On 18 July, FIA submitted a response to the European Market Infrastructure Regulation (EMIR) Part 1 (REFIT proposals). Many of the European Commission’s (Commission) proposed measures reflect FIA’s previous comments. As a result FIA’s response to Part 1 of the REFIT makes the following recommendations:

  • Reporting of exchange traded derivatives (ETDs).  FIA encourages the Commission to clarify:

-        will the clearing member-to-client trade still be reportable?

-        if it is still reportable, does the CCP have to report both the CCP-to-clearing member trade and the clearing member-to-client trade?

-        what, if any, are the ongoing obligations of the clearing member and/or client to check the accuracy of the data that has been reported on their behalf by the CCP?

-        do the reporting requirements apply to trades cleared through a third-country CCP?

  • Proposed amendments to Article 39 (bankruptcy remoteness provision).  FIA recommends that:

-the proposal be extended to address indirect clearing arrangements: direct clients providing indirect clearing services should also be required to hold client collateral on a bankruptcy remote basis and the proposals should clarify how clearing members (CMs) should treat the assets and positions of their clients in the event of a client default (when their direct clients are providing clearing services to indirect clients);

-the proposal should not cover the situation of a CCP default. CCP resilience, recovery and resolution should be solely addressed in a separate EU regulation[1];

-EU authorities obtain one or more independent, reasoned, external legal opinions confirming the legal effectiveness of the proposed drafting under EU and national insolvency laws - further consideration should also be given to existing national EU member state insolvency frameworks (e.g. UK’s Part VII of the Companies Act 1989, Articles L.440-7 to L.440-9 of the French code monétaire et financier, or Article 102b of the German Introductory Act to the Insolvency Statute).  FIA is concerned that, as drafted, the current proposals are not legally effective.

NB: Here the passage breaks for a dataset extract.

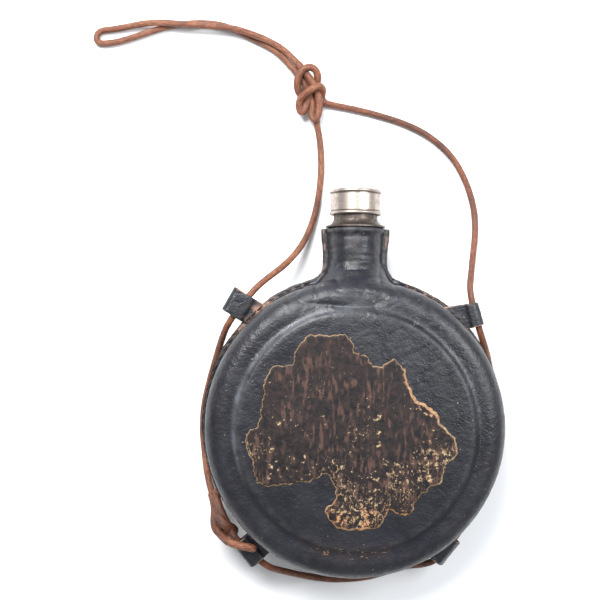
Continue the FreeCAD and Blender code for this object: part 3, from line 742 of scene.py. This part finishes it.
# Soft round spots: x, y, radius, strength.
SCUFFS = (
    (-58, 46, 1.8, 0.9), (-67, -48, 2.2, 0.8), (-30, -61.5, 2.6, 0.6), (-21, -64.6, 4.2, 0.8),
    (-16, -67.6, 3.0, 0.9), (-8, -66.2, 5.0, 0.9), (-3, -69.0, 3.0, 0.7), (5, -67.0, 5.2, 0.85),
    (13, -67.2, 3.4, 0.8), (17, -64.2, 3.6, 0.8), (25, -62.8, 3.0, 0.6),
)
TORN = ((-55.5, 64.5, 3.4, 1.0), (-62, 57, 3.8, 1.0), (-50, 70, 3.0, 0.7))
CREST_R = 67.0           # the step of the raised disc
NECK_Y = 88.0            # the sleeve round the neck starts here
BEAD_Y, GROOVE_Y = 111.0, 107.6
DISC_FACE_Z = 40.0
TRIM_INSET = 1.55        # the front flange is cut back to here, and its edge shows raw
TRIM_DEPTH = 0.75
COVER_VOXEL = 0.75
STRAP_VOXEL = 0.34


def outline_distance(points):
    """How far inside the plan outline of the flange a point lies."""
    heights, halves = np.array(WING_HALF).T
    to_circle = FLANGE_R - np.hypot(points[:, 0], points[:, 1])
    to_wing = np.interp(points[:, 1], heights, halves) - np.abs(points[:, 0])
    on_wing = points[:, 1] > WING_START_Y
    return np.where(on_wing, np.maximum(to_wing, to_circle), to_circle)


def outward_facing(points, normals):
    """1 on the outside of the leather, 0 on its hidden inside."""
    on_neck = points[:, 1] > NECK_Y
    away = np.stack([points[:, 0], np.where(on_neck, 0, points[:, 1]),
                     (points[:, 2] - SEAM_Z) * np.where(on_neck, 1, 3)], axis=1)
    away /= np.linalg.norm(away, axis=1)[:, None] + 1e-9
    return step(np.sum(away * normals, axis=1), -0.1, 0.25)


def leather_relief(points):
    """Raised and sunken places of the old leather, in millimetres."""
    x, y, z = points.T
    # slow waves of the whole shell, then small lumps
    relief = 0.32 * noise(points, 38.0, 1) + 0.14 * noise(points, 15.0, 2)
    relief += 0.055 * noise(points, 3.8, 3) + 0.03 * noise(points, 2.1, 12)
    # slanting ripples at the upper right
    turned = np.stack([x * 0.82 + y * 0.57, -x * 0.57 + y * 0.82, z], axis=1)
    shoulder = step(np.hypot(x - 30, y - 50), 44, 16) * step(np.hypot(x, y), 84, 76)
    relief -= 0.13 * shoulder * crease(turned, (15.0, 4.6, 30.0), 4, 3.0)
    relief -= (0.05 + 0.19 * shoulder) * crease(turned, (7.0, 2.6, 20.0), 11, 1.6)
    # folds where the neck meets the body
    base = step(y, 58, 72) * step(y, 108, 92) * step(np.abs(x), 48, 30)
    relief -= 0.80 * base * crease(points, (9.0, 20.0, 30.0), 5, 3.5)
    relief -= 0.60 * base * crease(points, (24.0, 6.5, 30.0), 6, 4.0)
    # wrinkles along and across the neck
    neck = step(y, 90, 100)
    relief -= 0.10 * neck * crease(points, (5.0, 14.0, 6.0), 7, 3.0)
    relief -= 0.09 * neck * crease(points, (7.0, 2.2, 7.0), 14, 2.5)
    relief -= 0.30 * np.exp(-((y - 95.0) / 5.0) ** 2) * crease(points, (8.0, 1.9, 6.0), 15, 2.0)
    # the rolled end of the sleeve and the groove below it
    off_flange = step(np.abs(z - SEAM_Z), 1.6, 3.0) * (y > 100)
    relief += off_flange * 0.80 * np.exp(-((y - BEAD_Y) / 1.2) ** 2)
    relief -= off_flange * 0.45 * np.exp(-((y - GROOVE_Y) / 1.3) ** 2)
    return relief


def disc_crest_highlight(points):
    """Painted highlight on the step of the raised disc, strongest on its upper left where the key
    light falls.
    """
    x, y, z = points.T
    bearing = np.degrees(np.arctan2(y, x)) % 360
    lit = step(bearing, 70, 115) * step(bearing, 215, 175) + 0.30 * step(bearing, 60, 40)
    width = 1.3 + 0.6 * noise(points, 16.0, 41)
    ring = np.exp(-((np.hypot(x, y) - CREST_R) / width) ** 2)
    broken = 0.55 + 0.45 * step(noise(points, 9.0, 42), -0.4, 0.3)
    return np.clip(ring * lit * broken * (z > DISC_FACE_Z), 0, 1)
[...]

  • Proposed amendments to Article 4 (FRAND)

-In principle, FIA agrees with the objective of CMs offering clearing services on fair, reasonable and non-discriminatory terms (FRAND). 

-However, FRAND requirements will not of themselves promote better access to clearing –rather it is economic, commercial and risk considerations that restrict a potential client’s access to clearing.

-Further clarity is required:

  • on the interaction between FRAND under EMIR and other conflicting EU regulation such as MiFID II (that requires clearing services to be provided on “reasonable commercial terms” and for clearing members to “publish the conditions under which it offers clearing services”, etc.);
  • on the meaning of FRAND requirements, especially the words “non-discriminatory”; and
  • on the geographical (EU only?) and product scope (OTC derivatives clearing, but not exchange-traded derivatives) of the FRAND requirements;

-FRAND requirements should:

  • not result in a mandatory obligation on clearing brokers to offer a clearing service to all potential clients or on mandatory terms but should enable them to offer a clearing service in a competitive, commercial and prudent risk-mitigating manner; and
  • be set out at Level 1.
  • Suspension of the clearing obligation.  An effective, timely and transparent process is required and the consequences of suspension should be spelt out.
  • Removal of frontloading and backloading requirements.  FIA supports the removal of these requirements.
  • CCP transparency.  FIA welcomes the Commission’s proposal in relation to the CCP transparency requirements on their initial margin models and suggests a number of further enhancements – our response is aligned with ISDA’s on this topic and encourages further alignment with the new CPMI/IOSCO guidelines. CCPs should be mandatorily required to publish self-assessments against CMPI/IOSCO’s Principles for Financial Market Infrastructures (the PFMIs).
  • CCP investment criteria. FIA recommends that the Commission adds a new section 1a to Annex II of Commission Delegated Regulation (EU) No 153/2013 to permit CCPs to invest in certain money market funds, to align with equivalent US rules.
  • Non-Financial Counterparties

-FIA supports the proposal to retain a hedging exemption for NFCs.

-FIA supports the proposal that NFCs only have to clear the specific class(es) of OTC derivatives in respect of which they have exceeded the clearing threshold.

-Corresponding tweaks are required to the collateral requirements for uncleared OTC derivatives so that a NFC+ is only required to exchange collateral with respect to OTC derivatives in the same asset class(es) whose clearing threshold(s) that NFC+ has exceeded.

  • Financial Counterparties. FIA supports the positions of both ISDA and AIMA.
  • Portfolio Compression. FIA supports the position of ISDA.

The full response can be found here

[1] In November 2016, the Commission published a proposal for a regulation on CCP resilience, recovery and resolution which deals with CCP default, so any legal consequences in the event of the CCP default should be dealt with in that Regulation.